Demolition drives had been carried out following communal clashes in the states of Madhya Pradesh, Gujarat and Uttarakhand, all ruled by BJP governments, targeting "one community" (Muslims). A BJP leader revealed to The Indian Express that the Delhi BJP leadership wanted the Yogi Adityanath's model (from Uttar Pradesh) (Note: Yogi Adityanath, the chief minister of Uttar Pradesh has earned the moniker of "Bulldozer Baba" due to his frequent deployment of bulldozers to demolish houses as well as threats to so.)
in Delhi, and the central BJP leadership took the decision to go ahead with it.

A petitioner rushed to the Supreme Court of India to stop the demolition. A three judge bench headed by the Chief Justice N. V. Ramana heard the petition. The petitioner's counsel argued:

This is about a completely unconstitutional and illegal demolition which has been ordered in Jahangirpuri area, where riots took place last week. No notice has been served. There is a provision for appeal under the Municipal Corporation Act. We have filed a provisional application (before SC). It was supposed to start at 2 PM but they started the demolition today morning at 9 AM knowing that we will mention [it].
— Dushyant Dave, Live Law (20 April 2022)

The Chief Justice ordered maintenance of the status quo until the next hearing.
But the demolitions did not stop. Officials said that they did not have the court order in hand yet and continued with the demolition. Another hearing and another order to halt the demolition "immediately" were necessary.

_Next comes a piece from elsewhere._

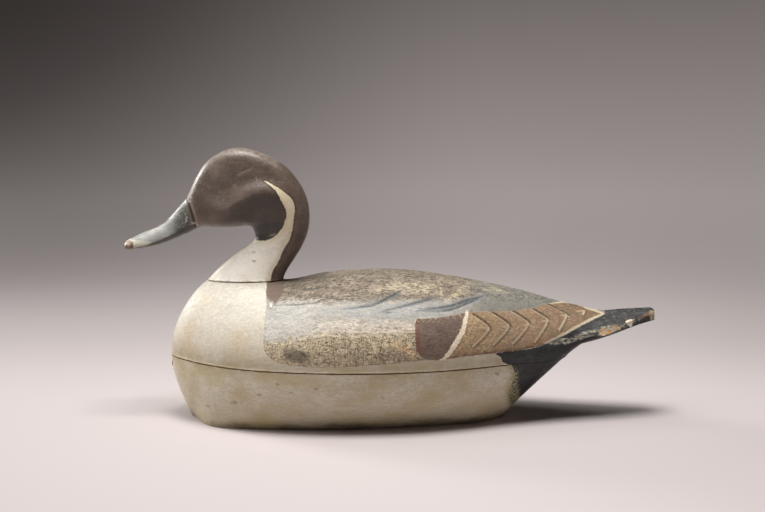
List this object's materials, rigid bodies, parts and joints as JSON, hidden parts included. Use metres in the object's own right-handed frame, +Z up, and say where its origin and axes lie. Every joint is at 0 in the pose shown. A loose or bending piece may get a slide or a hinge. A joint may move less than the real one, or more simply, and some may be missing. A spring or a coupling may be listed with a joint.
{
  "type": "pintail duck decoy",
  "caption": "Carved and painted wooden pintail drake decoy with a two-part body, long flat tail and curved neck on a seat.",
  "frame": {"origin": "centre of the part's plan, on the plane of its flat underside", "axes": "+Z up, bill towards -X, tail towards +X, the flank that the picture shows on the -Y side"},
  "size_m": [0.4446, 0.1634, 0.2256],
  "materials": {
    "belly_paint": "aged cream-white oil paint, rubbed and stained, black under the tail",
    "back_paint": "aged oil paint: cream breast, combed grey and tan back, brown feathers with cream edges, black tail with a chipped rim",
    "head_paint": "aged taupe-brown oil paint with a cream neck and stripe and a worn blue-grey bill"
  },
  "bodies": {
    "root": {"body_lower": "belly_paint", "body_upper": "back_paint", "head": "head_paint"}
  },
  "joints": []
}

CPI(M)'s Brinda Karat took a copy of the order, rushed to the demolition site, and stood in front of a bulldozer, asking them to stop.

By this time, some 20 shops were bulldozed as well as the front of the mosque, from where the attacks allegedly took place during the riot.
The officials claimed that they had received the Supreme Court order before they could get to it, though the residents contest this claim.
Later, Hindus in the area voluntarily removed the encroached area of the temple.